Cas d’école : sur Instagram, la photo d’un employé présumé du géant français de la distribution Carrefour, semblant offrir de la nourriture à des soldats israéliens, a enflammé les internautes. Et les usagers de la plateforme d’appeler, en masse, au boycott de l’enseigne française. Problème : « cette initiative est celle d’un salarié isolé d’un franchisé du groupe en Israël (…). Carrefour ne l’a en aucun cas autorisée et n’a jamais été au courant », précise Matthieu Anquez, non sans observer que « le contraire aurait relevé de l’absurde, (Carrefour) étant implanté dans de nombreux pays musulmans » et s’aliénant, ainsi, des millions de clients potentiels de façon volontaire. Un malentendu similaire a frappé le groupe McDonald’s, après que certains de ses franchisés israéliens aient, eux aussi, distribué des repas aux soldats de Tsahal – un geste qui n’engage que les dirigeants israéliens de la chaîne de fast-food et non l’ensemble des restaurants du monde, pourtant touchés par une vague de boycott à l’impact commercial « significatif », selon le groupe.

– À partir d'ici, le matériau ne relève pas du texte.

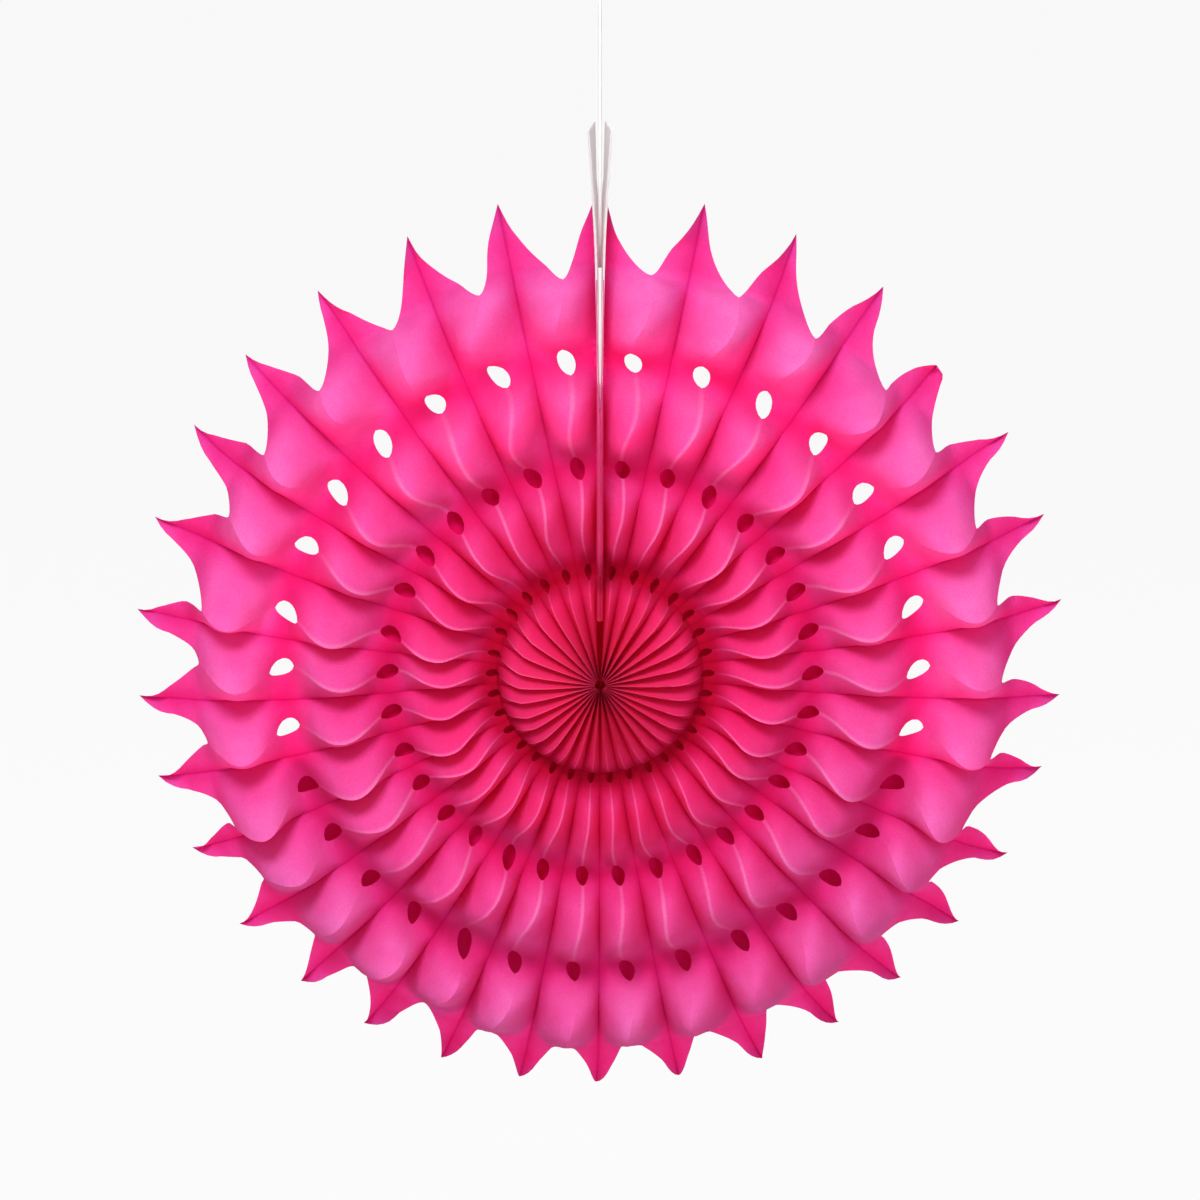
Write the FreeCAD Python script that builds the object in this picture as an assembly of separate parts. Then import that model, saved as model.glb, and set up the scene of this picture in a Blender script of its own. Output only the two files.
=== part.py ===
"""Hanging paper fan rosette: one pleated, die cut tissue disc closed by two edge cards, on a taut thread.

Millimetres. The origin is the inside of the hanging loop, where the hook bears.
+Z is up, the face of the fan looks to -Y, and the fan hangs in the XZ plane.
"""

import math
import os

import FreeCAD
import Part

# Fan sizes
TIP_RADIUS = 175.0
NOTCH_RADIUS = 150.0
INNER_RADIUS = 2.5
HUB_EDGE = 38.0
PLEATS = 32
CROWDING = 0.09
TISSUE = 0.25
MOST_SHIFT = 1.0

# Dome of the valley folds and waves of the ridge folds
DOME_DEPTH = 34.0
DOME_POWER = 4.4
HUB_RISE = 16.5
HUB_POWER = 4.0
CREST_RADIUS = 99.0
WAVE_LENGTH = 39.6
WAVE_MEAN = 0.8
WAVE_SWING = 0.95
SPIKE_FOLD = 0.25
SPIKE_FROM = 140.0
INNER_GAIN = 0.4
GAIN_RADIUS = 55.0
GAIN_SPREAD = 22.0

# Die cut holes on the ridge folds: radius, half length, half width
HOLES = ((40.0, 3.0, 1.5), (79.2, 4.6, 2.5), (118.8, 4.8, 2.9))
ROUNDED_FROM = 4.0
SHOULDER_LENGTH = 0.5
SHOULDER_WIDTH = 0.8

# Radii between the holes where a ridge fold bends
BENDS = (10.0, 18.0, 33.0, 48.0, 53.5, 59.4, 65.5, 71.0, 87.5, 93.0, 99.0, 105.0, 110.5, 128.0, 133.5, 138.6, 144.5)

# Outline of a spike: shares of the half pleat that are left from the notch to the tip
SPIKE_SHARES = (1.0, 0.70, 0.45, 0.26, 0.12, 0.0)
SPIKE_POWER = 1.6

# Plain second layer glued behind the valley folds: it closes the pleats behind the two inner rings of holes
BACK_RADII = (4.0, 12.0, 22.0, 36.0, 52.0, 70.0, 90.0, 108.0)
BACK_FOLD = 1.1
GLUE_GAP = 0.15

# Edge cards and what joins them
CARD = 0.8
CARD_WIDTH = 17.0
FOOT_WIDTH = 12.0
FOOT_WIDTH_TO = 93.0
FULL_WIDTH_FROM = 128.0
CARD_FOOT = 24.0
CARD_FACE = 1.1
HUB_CLOSING = 9.0
CARD_INSET = 0.6
PRONG_BACK = 8.0
PRONG_FRONT = 24.0
PRONG_HEIGHTS = (183.0, 190.0, 197.0, 204.0)
THREAD_ROOM = 0.5
SPLAY_FROM = 130.0
SPLAY = 2.3
SPLAY_POWER = 1.7
STRIP_FOOT = 40.0
STRIP_TOP = 110.5
STRIP_INSET = 3.5
END_PANEL = 16.0
FOLD_SHARE = 0.6

# Thread and its loop
THREAD = 1.2
THREAD_FOOT = 151.0
THREAD_FRONT = 17.0
LOOP_RADIUS = 5.0
LOOP_IN_KNOT = 0.8
KNOT_RADIUS = 1.5
KNOT_HEIGHT = 4.0
KNOT_ROUND = 0.6
LOOP_FACETS = 32
ROUND_FACETS = 10
FAN_DROP = 285.0

HALF_PLEAT = math.pi / PLEATS


def valley(radius):
    """How far a valley fold stands in front of the plane of the tips."""
    return DOME_DEPTH * (1.0 - (radius / TIP_RADIUS) ** DOME_POWER)


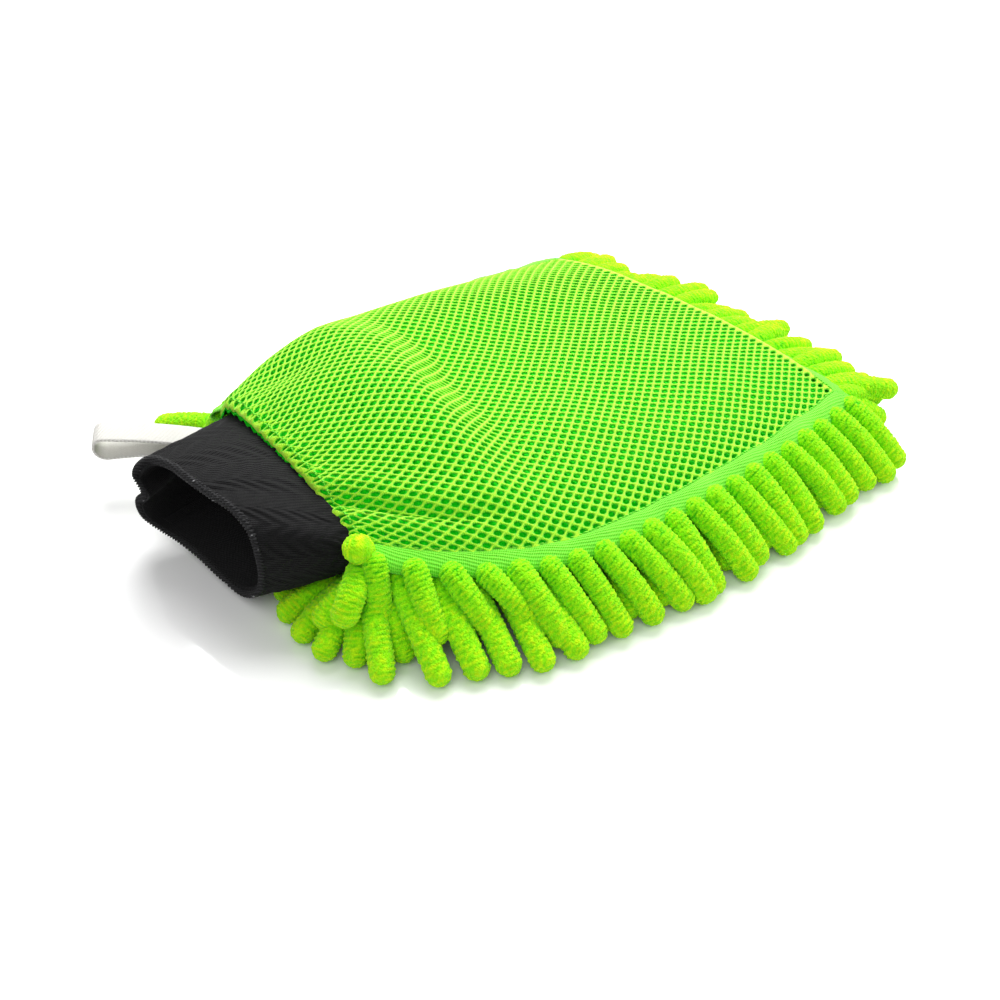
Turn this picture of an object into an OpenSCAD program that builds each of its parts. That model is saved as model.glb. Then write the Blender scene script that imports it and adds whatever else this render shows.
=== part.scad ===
// Car wash mitt: a hand pocket between a spacer mesh back and a chenille sole, closed round the
// wrist by a knitted cuff, with a webbing loop to hang it by.
// Working axes: +X runs from the cuff to the finger edge, +Y to the side of the hanging loop, +Z up.
// The working origin is the middle of the neck at ground level. place() moves it to the middle of
// the whole mitt's footprint. All sizes are in millimetres.

/* [Body outline] */
// Length of the body from the neck to the corners of the finger edge
body_l = 217; // [190:1:262]
// Greatest width of the body
body_w = 180; // [168:1:216]
// Width of the body at the finger edge
tip_w = 162; // [140:1:166]
// How much wider than the cuff the body is where it is gathered at the neck
neck_extra = 16; // [12:1:26]
// How far the finger edge bows out at its middle
tip_bow = 8; // [2:1:14]
// Distance from the neck to the widest place
widest_x = 115; // [95:1:140]
// Sideways shift of the neck
neck_shift = 1; // [0:1:3]

/* [Body height] */
// Height of the sole cloth above the ground, away from the neck
sole_z = 20; // [18:0.5:26]
// How far the middle of the sole dips at the neck
neck_dip = 6; // [4:0.5:6]
// How far the sole's edges rise at the neck
corner_rise = 14; // [8:0.5:16]
// Length over which the sole levels out from the neck
level_l = 80; // [60:1:100]
// Height of the back panel's ridge above the sole cloth
ridge_rise = 33; // [28:1:42]
// Distance from the neck to the top of the ridge
ridge_x = 55; // [40:1:80]
// Height of the back panel's middle above the sole cloth at the neck
neck_rise = 28; // [26:1:30]
// Height of the back panel's middle above the sole cloth at the finger edge
tip_rise = 11; // [10:0.5:14]

/* [Cloth] */
// Thickness of the spacer mesh back panel
mesh_t = 3; // [2:0.1:3.5]
// Thickness of the chenille's base cloth
sole_t = 2; // [1.2:0.1:2.4]
// Thickness of each lining
lining_t = 0.8; // [0.5:0.1:1]
// Height of the side bands
band_rise = 7; // [6:0.5:10]
// Thickness of the side bands
band_t = 1.2; // [0.8:0.1:1.5]
// How far the side bands lean in towards the back panel
band_lean = 4.2; // [3:0.1:5]
// Thickness of the neck tape
tape_t = 1.2; // [0.8:0.1:1.4]
// Width of the neck tape
tape_w = 8; // [6:0.5:10]
// Diameter of the sewing thread
thread_d = 1; // [0.6:0.1:1.2]

/* [Chenille fingers] */
// Radius of the sole fingers
sole_finger_r = 3.6; // [2.8:0.1:4.4]
// Free space between the sole fingers of one row
finger_gap = 1.1; // [0.6:0.1:2]
// Radius of the fringe fingers along the two sides
fringe_r = 4.6; // [3.8:0.1:5.5]
// Free space between two fringe fingers along a side, which sets the distance between the rows
row_gap = 1.3; // [0.8:0.1:2.5]
// Radius of the fringe fingers along the finger edge
tip_fringe_r = 3.9; // [3.2:0.1:4.7]
// Least free space between two fringe fingers along the finger edge
tip_gap = 0.2; // [0.2:0.1:1]
// How far a fringe finger reaches out between the middles of its ends
fringe_reach = 14.4; // [12:0.2:18]

/* [Cuff] */
// Width of the cuff
cuff_w = 84; // [72:1:102]
// Height of the cuff
cuff_h = 44.5; // [43:0.5:45]
// Length of the cuff
cuff_l = 36; // [30:1:60]
// Height of the cuff's underside above the ground
cuff_lift = 5.5; // [5.5:0.5:6]
// Thickness of the outer knit layer
knit_outer_t = 1.6; // [1.2:0.1:2]
// Thickness of the inner knit layer
knit_inner_t = 1.4; // [1:0.1:1.6]
// Diameter of the elastic threads between the layers
elastic_d = 0.7; // [0.5:0.1:0.9]
// Length of the overlocked rim binding
rim_l = 3; // [2:0.5:4]
// Gap between the neck and the cuff, in which the gathers bend
flex_gap = 4.6; // [4.6:0.1:6]

/* [Hanging loop] */
// Width of the loop's webbing
loop_w = 12; // [10:0.5:14]
// Thickness of the webbing
webbing_t = 1.2; // [1:0.1:1.5]
// Length of the loop from its sewn root to the middle of its round end
loop_l = 45; // [35:1:60]
// Inner radius of the loop's round end
loop_eye_r = 4; // [3.8:0.1:4.6]
// Direction of the loop, in degrees from -X towards +Y
loop_turn = 39; // [36:1:44]
// How far the loop droops below level, in degrees
loop_droop = 4; // [3:0.5:5]
// Height of the loop's root above the ground
loop_root_z = 22; // [21:0.5:23]

/* [Hidden] */
NECK_W = cuff_w + neck_extra;
FIRST_ROW_X = 3.4 + fringe_r;
LAST_ROW_MARGIN = 9;     // room between the last row and the finger edge's corners
ROW_PITCH = 2 * fringe_r + row_gap;
FINGER_PITCH = 2 * sole_finger_r + finger_gap;
ROWS = floor((body_l - FIRST_ROW_X - LAST_ROW_MARGIN) / ROW_PITCH) + 1;
ROW_NAMES = [for (i = [1:ROWS]) str("sole_row_", i < 10 ? "0" : "", i)];

SEAM_GAP = 0.4;          // clearance between cloths that are sewn side by side
LAYER_GAP = 0.3;         // clearance between cloths that lie on each other
STRETCH_GAP = 0.6;       // clearance between two curved cloths, whose facets differ
CORNER_ROOM = 1.2;       // room between the corner fingers and the fringe of the finger edge
TUFT_GAP = 0.6;          // clearance between the sole cloth's edge and the fringe roots
PANEL_INSET = band_lean + band_t + SEAM_GAP;
LINING_INSET = 12;       // the back lining stays clear of the side bands
SOLE_LINING_INSET = 7;
ROW_MARGIN = 10;         // bare cloth between a row's last finger and the body's edge
ROW_CLEARANCE = 0.5;     // least space between the sole fingers of two rows
// How steeply the sole fingers lie below level, so that the staggered rows clear each other
SOLE_SLANT = asin(sqrt(pow(2 * sole_finger_r + ROW_CLEARANCE, 2) - pow(FINGER_PITCH / 2, 2))
    / ROW_PITCH);
BODY_SHIFT = 6;          // sideways place of the body's middle
// How fully each side of the back is rounded: powers of the distance across and of the rise
NEAR_ROUND = [2.2, 0.8];
FAR_ROUND = [5, 0.55];
SLOPE_STEP = 0.5;        // half the step over which an edge's slope is measured
CUFF_SHIFT = 9.5;        // sideways place of the cuff's middle
CUFF_MID_Z = cuff_lift + cuff_h / 2;
LAYER_SPACE = 1;         // room for the elastic threads between the knit layers
ELASTIC_X = [10, 17, 24, 31];
LOOP_ROOT = [-5, max(NECK_W / 2 + 12, CUFF_SHIFT + cuff_w / 2 + 10.5), loop_root_z];
LOOP_NECK_R = 0.5;       // inner radius of the loop where its two ends meet
ARC_STEPS = 14;
TAB_L = 3.5;             // how much of the webbing is caught in the neck seam
CURVE = 48;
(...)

Vérifier l’information, un réflexe plus nécessaire que jamais
La liste de ces marques inquiétées pour leur soutien – fictif, exagéré ou sorti de son contexte – à Israël est sans fin : Zara, accusée d’avoir sorti une campagne de publicité se moquant de la souffrance des Palestiniens, alors que les visuels incriminés étaient validés plusieurs mois avant le 7 octobre ; Puma, qui a retiré son nom des maillots de l’équipe de football israélienne – là aussi, une décision prise bien avant le début du conflit ; Starbucks, qui aurait perdu 12 milliards de dollars en Bourse à la suite de sa condamnation des attaques du Hamas ; etc. Autant de cas avérés de désinformation qui soulèvent une question difficile : une cause, aussi juste et noble soit-elle, justifie-t-elle que l’on s’affranchisse des faits ?
D’autant que, si les appels au boycott peuvent avoir des conséquences à court terme, « ce type de campagne-là ne dure pas, ses effets ne durent pas, et ce à quoi on assiste ensuite c’est à un effet de rattrapage », note Didier Van Caillie, professeur de stratégie à HEC ULiège. Son confrère Tanguy de Wilde, professeur de droit international à l’UC Louvain, observe quant à lui que « dans un boycott d’initiative citoyenne, il n’y a pas quelque chose de structuré (…). Il peut donc y avoir un retournement rapide de conjoncture ».